Science and Technology Innovation Program

Virtual Solutions to Real-World Problems

An Eco Tour of Second Life

Feb 19, 2008

If you have never been in a virtual world, here is your chance to visit one of the most popular, Second Life, and see how people are using this online environment to address real world environmental issues ranging from tackling climate change to fostering more sustainable consumption patterns. The tour will take you to places like:

  • Eolus One, where a virtual world energy management system is reducing energy consumption in real-world buildings;
  • Etopia Eco-village which showcases sustainable architecture and sustainable living;
  • the Avatar Action Center that seeks to educate Second Life residents about sustainability issues and empower them to take action in their real lives; and
  • Second Chance Trees where residents plant virtual trees that trigger the planting of endangered tree species worldwide.

Take the Eco Tour.

Second Life, created by San Francisco-based Linden Labs in 2002, now has over a half million active users, with 40,000 to 50,000 people in-world at any given time (70 percent of these users are from outside the United States). One of the interesting features of Second Life is the existence of an in-world currency (called Lindens) that links directly to real currency and support an extensive range of virtual/real commerce activities. On a typical day, well over $1 million will be spent in Second Life.

Second Life is being used by dozens of universities; corporations such as IBM; government agencies like NOAA, the Centers for Disease Control, and the Library of Congres; and philanthropies.
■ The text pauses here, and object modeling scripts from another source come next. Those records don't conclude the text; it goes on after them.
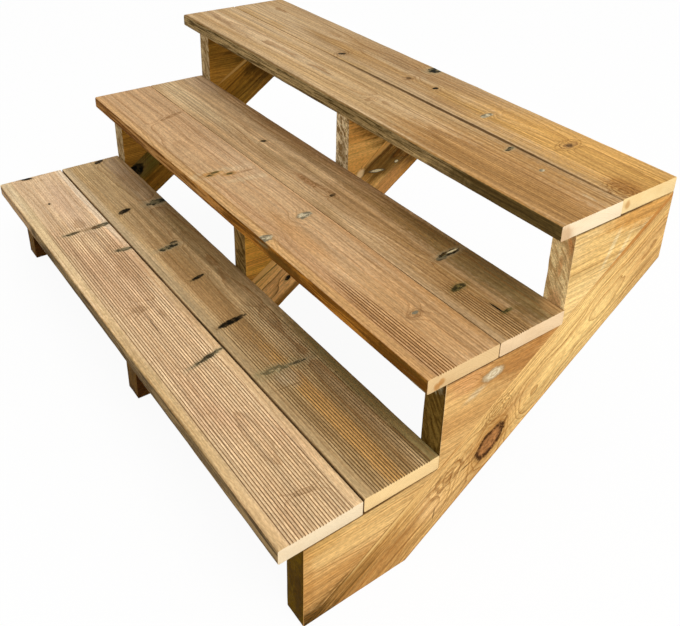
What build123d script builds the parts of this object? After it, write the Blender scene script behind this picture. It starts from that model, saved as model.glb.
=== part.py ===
"""Three-step open-riser deck stairs in softwood, millimetres.

X runs along the treads, the front of the stairs faces -Y, and +Z is up. The
origin is on the plumb back cut of the middle stringer, where the stairs are
fastened to a deck: half way up the cut and half way along the treads.
"""

import os
from math import atan2, cos, sin

from build123d import *

# Stairs
step_count = 3
rise = 170.0
going = 250.0
stair_width = 1250.0

# Tread boards
board_width = 145.0
board_thickness = 28.0
board_edge_radius = 3.5
board_gaps = (3.0, 1.0, 1.0)  # between the two boards of each tread, bottom up
back_board_shortfalls = (2.0, 0.0, 2.0)  # at the right-hand end, bottom up

# Reeding on the boards' upper faces
groove_count = 22
groove_pitch = 5.0
groove_mouth = 2.4
groove_floor = 1.2
groove_depth = 1.5

# Stringers
stringer_thickness = 45.0
diagonal_depth = 110.0
side_overhang = 2.0  # of the treads past the outer faces of the side stringers
middle_offset = 10.0  # of the middle stringer, from the middle of the treads

# Derived
pitch_angle = atan2(rise, going)
run = step_count * going
height_at_back = step_count * rise
foot_length = diagonal_depth / sin(pitch_angle)
back_cut_height = diagonal_depth / cos(pitch_angle)
toe_y = -run
ground_z = back_cut_height / 2 - height_at_back
side_stringer_x = (stair_width - stringer_thickness) / 2 - side_overhang
stringer_middles = {
    "left": -side_stringer_x,
    "middle": middle_offset,
    "right": side_stringer_x,
}


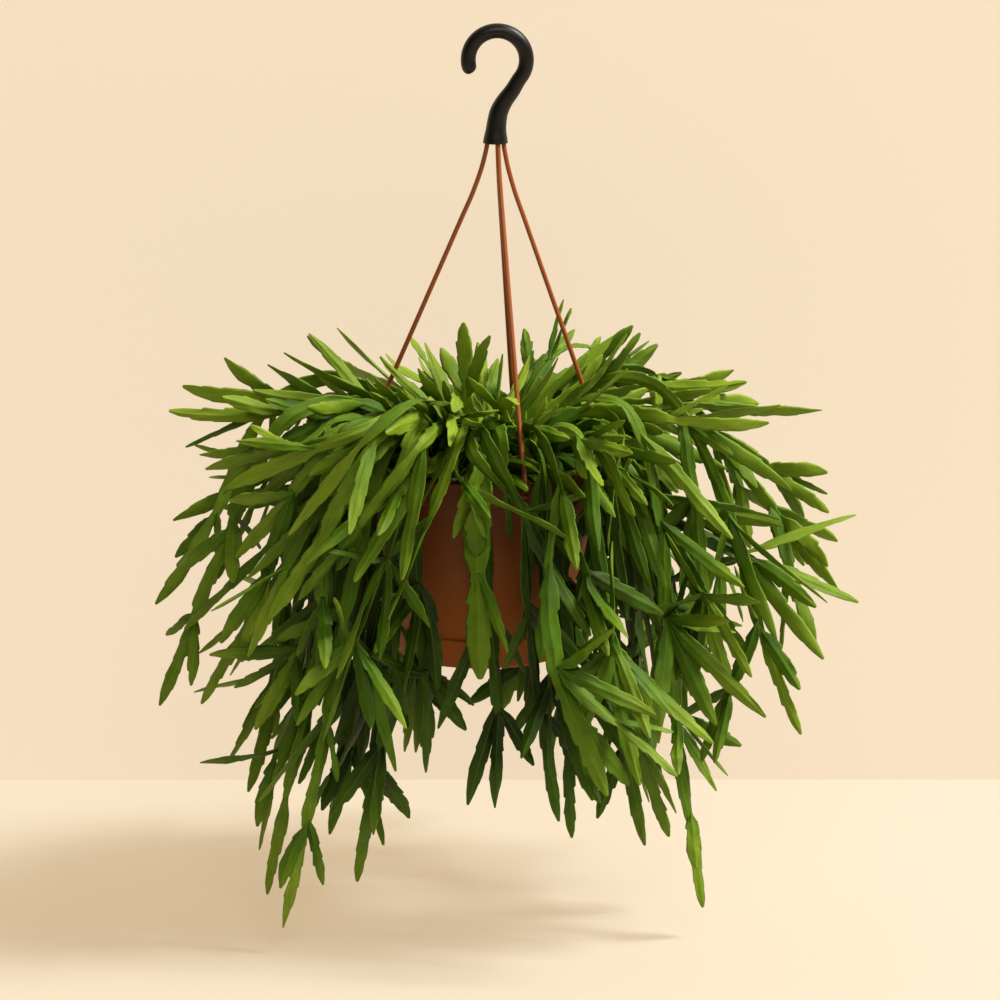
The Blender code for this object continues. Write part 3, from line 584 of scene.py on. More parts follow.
def best_forks(plant, tip):
    """The few joints of a plant's chains from which a fork to this tip is shortest and bends least."""
    choices = []
    for chain in plant["chains"]:
        joints = np.arange(1, chain["segments"]).astype(float)
        if len(joints) == 0:
            continue
        place, along, _, _ = chain_frame(chain, joints)
        line = tip_place(tip) - place
        far = np.linalg.norm(line, axis=1)
        cost = (far + JOINT_COST) * (1.0 + 2.0 * np.abs(0.9 - np.sum(along * line, axis=1) / far))
        round_pot = np.degrees(np.arctan2(place[:, 1], place[:, 0] - POT_X))
        cost = cost * (1.0 + np.abs(half_turn(round_pot - tip_turn(tip))) / TURN_COST)
        for k, joint in enumerate(joints):
            if far[k] > FORK_LEAST * SEGMENT:
                choices.append((cost[k], k, chain, joint))
    choices.sort(key=lambda choice: choice[:2])
    return choices[:FORK_CHOICES]


def grow_chain(plant, rank, tip, space):
    """Bend one chain until it is clear of what all other plants and the pot hold, and place it."""
    number = plant["number"]
    rng = np.random.default_rng(CHAIN_SEED + CHAIN_SEEDS_A_PLANT * number + rank)
    forks = best_forks(plant, tip)
    direct = np.linalg.norm(tip_place(tip) - plant["root"]) * DIRECT_COST
    for attempt in range(TRIES):
        change = draw_change(rng, attempt, tip[5])
        _, _, chain, joint = forks[attempt % len(forks)] if forks else (0, 0, None, 0)
        if forks and forks[0][0] < direct:
            route = fork_route(chain, joint, tip, change)
            neck = FORK_NECK
        else:
            route = main_route(plant, tip, change)
            neck = MAIN_NECK
        chain = make_chain(route, tip_turn(tip), SEGMENT_WIDE * tip[4], rng, neck)
        crowded = plant["kind"] in ("rising", "short", "front")
        lenient = attempt > TRIES * (CROWDED_STRICT_SHARE if crowded else STRICT_SHARE)
        if space.place_chain(number, chain, CLEAR, None if lenient else CLEAR):
            plant["chains"].append(chain)
            return True
    return False


def grow_plants(blocks, space):
    """Grow each plant's chains in turn, the furthest tips first, round the pot and its hanger."""
    plants = group_tips()
    for points, faces in blocks:
        space.add(SOLIDS, points, faces)
    for number, plant in enumerate(plants):
        plant["number"] = number
        plant["chains"] = []
        tips = [tip for _, tip in plant["tips"]]
        plant["tips"] = sorted(tips, key=lambda tip: -math.hypot(*tip[1:4]))
        space.add(number, *trunk_skin(plant["root"], CLEAR))
    for kind in GROWING_ORDER:
        for rank in range(max(len(plant["tips"]) for plant in plants)):
            for plant in plants:
                if plant["kind"] == kind and rank < len(plant["tips"]):
                    grow_chain(plant, rank, plant["tips"][rank], space)
    return [plant for plant in plants if len(plant["chains"]) > 1]


# Finer surfaces: a blade's teeth on each margin of a segment, its rows within a tooth, and its columns across
# the upper and the lower face

TEETH = 5
TOOTH_ROWS = np.array([0.0, 0.19, 0.38, 0.5, 0.88])
TOOTH_DEPTHS = (0.08, 0.34)
TOOTH_RISE = 0.88
NECK_SHARE = 0.6
BLADE_EDGE = 0.5 * MM
RIB_SHARE = 0.15
LAST_ROW = 0.012
UPPER = np.array([1.0, 0.82, 0.5, 0.17, 0.0, -0.17, -0.5, -0.82, -1.0])
LOWER = np.array([-0.7, 0.0, 0.7])

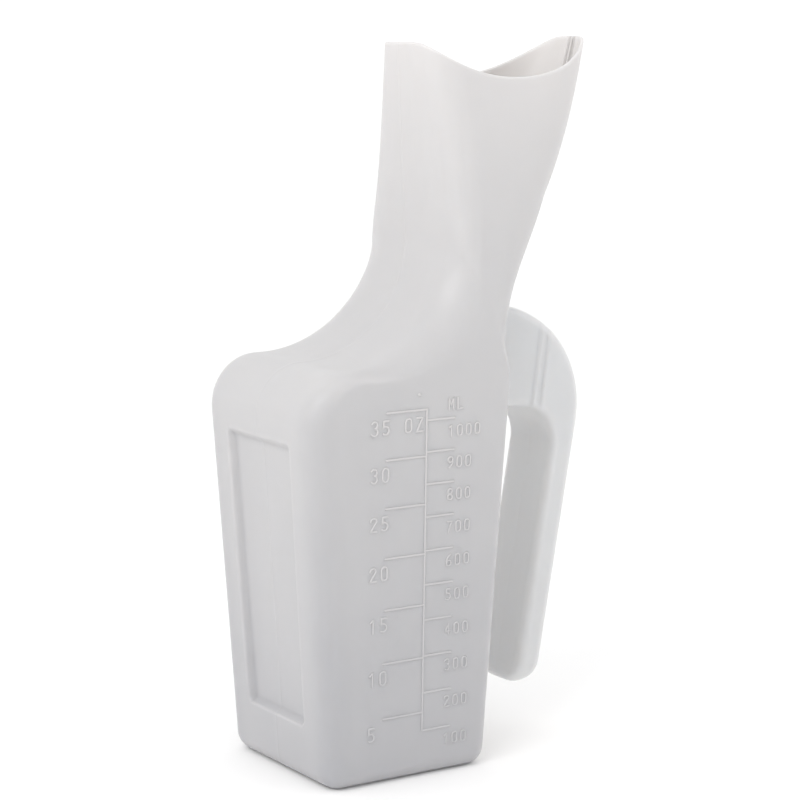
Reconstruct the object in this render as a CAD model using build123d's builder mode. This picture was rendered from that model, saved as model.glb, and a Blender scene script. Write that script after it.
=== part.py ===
"""Blow-moulded urine bottle with a saddle mouth and a hook handle.

Frame: origin at the middle of the base, +Z up, +X towards the handle, -Y the side with the scale.
Everything is symmetric about the XZ plane except the scale. All sizes are in millimetres.
"""
from build123d import *
import math
import os

# Reservoir
wall = 1.2                      # thickness of the blown wall
base_length = 78.0              # along X at the base
base_depth = 80.2               # along Y at the base
left_draft = 0.071              # how far each wall leans out, per mm of height
right_draft = 0.064
face_draft = 0.018
corner_radius = 8.4             # upright corners
base_edge_radius = 7.6          # round between the walls and the base

# Shoulder, neck and mouth
shoulder_height = 170.3
straight_height = shoulder_height - 70.3    # below this the sections are level, above it they fan out
reservoir_split = shoulder_height - 26.3    # level where the reservoir node ends
shoulder_radius = 20.8          # round at the left end of the shoulder
neck_blend_radius = 49.5        # hollow sweep from the shoulder up into the neck
neck_left = 25.0                # X of the neck's left side where it rises
neck_right_drop = 3.8           # the right wall leans out into the neck this far below the shoulder
mouth_node_depth = 75.0         # from the ear tips down to where the mouth funnel node starts
mouth_left = 17.4               # X of the left and right ear tips
mouth_right = 109.4
mouth_depth = 40.7              # along Y at the ears
mouth_depth_pace = 1.37         # power of the height at which the depth shrinks towards the ears
mouth_lean = 10.4               # angle of the right side at the mouth, from upright
ear_height = 299.1              # top of the left ear of the saddle-shaped rim
right_ear_rise = 2.0            # the right ear stands this much higher
rim_slope = 0.70                # fall of the rim from an ear towards the dip, per mm
dip_radius = 0.75 * (mouth_right - mouth_left)
dip_offset = 2.2                # the dip is this far left of the middle between the ears
ear_round = 4.1
ear_set_in = 0.6                # from the funnel's side to the corner that the ear's round takes off
ear_back_slope = 1.2            # how steeply the rim is cut away outside the ears
left_roundness = 0.775          # corner radius of a neck section as a share of its half depth
right_roundness = 0.95
left_round_pace = 1.71          # power of the fan's share at which the left corners grow rounder
neck_flatness = 0.05            # share of a neck section's half width that stays straight
neck_low_pull = 0.36            # length of the right rail's curve handles, as shares of its rise
neck_high_pull = 0.67
rail_overrun = 14.0             # the rails run on past the rim, which is cut afterwards
rail_overreach = 1.6            # the right rail's lean over that stretch
waist_share = 0.02              # where the sections turn from fanning to climbing, on the right rail
right_round_start = 0.8         # share of the fan where the right corners start to grow rounder
right_round_at_waist = 0.45
right_round_end = 0.94          # share of the neck where they are as round as the left ones

# Side panel
panel_low = 24.0
panel_high = shoulder_height - 28.3
panel_width_low = 45.8
panel_width_high = 50.8
panel_depth = 3.0
panel_slope = 3.2               # how far the panel's edges lean in over its depth
panel_corner_outside = 3.0
panel_corner_inside = 1.6

# Hook handle
handle_width = 33.4             # along Y
handle_thickness = 12.2         # level thickness of the hanging arm
handle_top = shoulder_height + 21.3         # top face where it meets the bottle
handle_root_height = 46.0       # how deep the handle's root is on the bottle
handle_gap = 42.4               # finger gap at its top, between arm and wall
handle_arm_lean = 0.172         # how far the arm leans out, per mm of height
handle_top_slope = 0.2          # fall of the top face, per mm of reach
handle_tip_height = 22.6
handle_outer_radius = 45.0
handle_gap_radius = 17.0
handle_tip_radius = 5.6
handle_edge_radius = 4.2
handle_root_sink = 6.0          # the root's profile runs this far into the bottle

# Raised marks
relief = 0.45                   # height of lines and numerals above the face
line_width = 0.9
scale_line_x = 4.9
scale_full_height = shoulder_height - 20.9  # height of the 1000 mL line
scale_zero_height = 3.5         # height that an empty scale would start from
ounce_line_length = 18.6
millilitre_line_length = 13.0
ounce_text_height = 6.5
millilitre_text_height = 5.3
text_drop = 2.6                 # from a line down to the top of its number
ounce_text_reach = 7.5          # the ounce numbers start this far left of their lines
millilitre_text_reach = 9.8     # the millilitre numbers start this far along their lines
unit_rise = 4.0                 # top of the unit letters above the scale's upright line
glyph_share = 0.58              # width of a numeral as a share of its height
glyph_gap_share = 0.24
stroke_share = 0.15
millilitre_per_ounce = 29.5735
pip_radius = 0.9
pip_above_scale = 6.3
pip_offset = 3.8                # to the left of the scale's upright line
seam_width = 0.9                # parting line left by the mould halves
seam_relief = 0.35


def half_depth(height):
    """Half of the bottle's depth along Y at a height."""
    if height <= shoulder_height:
        return base_depth / 2 + face_draft * height
    share = (height - shoulder_height) / (ear_height - shoulder_height)
    shoulder_half = base_depth / 2 + face_draft * shoulder_height
    return shoulder_half - (shoulder_half - mouth_depth / 2) * share ** mouth_depth_pace


def left_wall_x(height):
    return -base_length / 2 - left_draft * height


def right_wall_x(height):
    return base_length / 2 + right_draft * height


# Side rails in the XZ plane
rail_top = ear_height + rail_overrun
waist_height = shoulder_height - neck_right_drop
mouth_split = ear_height - mouth_node_depth

with BuildLine(Plane.XZ) as left_rail:
    FilletPolyline(
        (left_wall_x(0), 0),
        (left_wall_x(shoulder_height), shoulder_height),
        (neck_left, shoulder_height),
        (mouth_left, rail_top),
        radius=[shoulder_radius, neck_blend_radius],
    )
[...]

Recently, a Spanish charity group raised enough money through its Second Life awareness campaign, which featured a homeless avatar, to provide a month of healthcare and education for a real-life child. A number of countries have actually opened virtual embassies in Second Life, including Estonia and Sweden.

David Rejeski, who directs the Foresight and Governance Project (aka Nano Hauptmann in Second Life) noted that, "Virtual worlds like Second Life open up a whole new set of possibilities for public sector organizations to engage people and explore new approaches to governance. We should view them as a test bed for running policy experiments in areas as diverse at emissions trading, energy-use reduction, product labeling, or conflict resolution."

The Second Life Eco-Tour is part of a larger project with the Environmental Protection Agency to explore how computer and video game technologies can be applied to environmental issues. The Eco-Tour was developed by UC/Berkeley graduate student Stephanie Gerson (Sequioa Hax in Second Life) and Charles Lawrence (Geuis Teses in Second Life).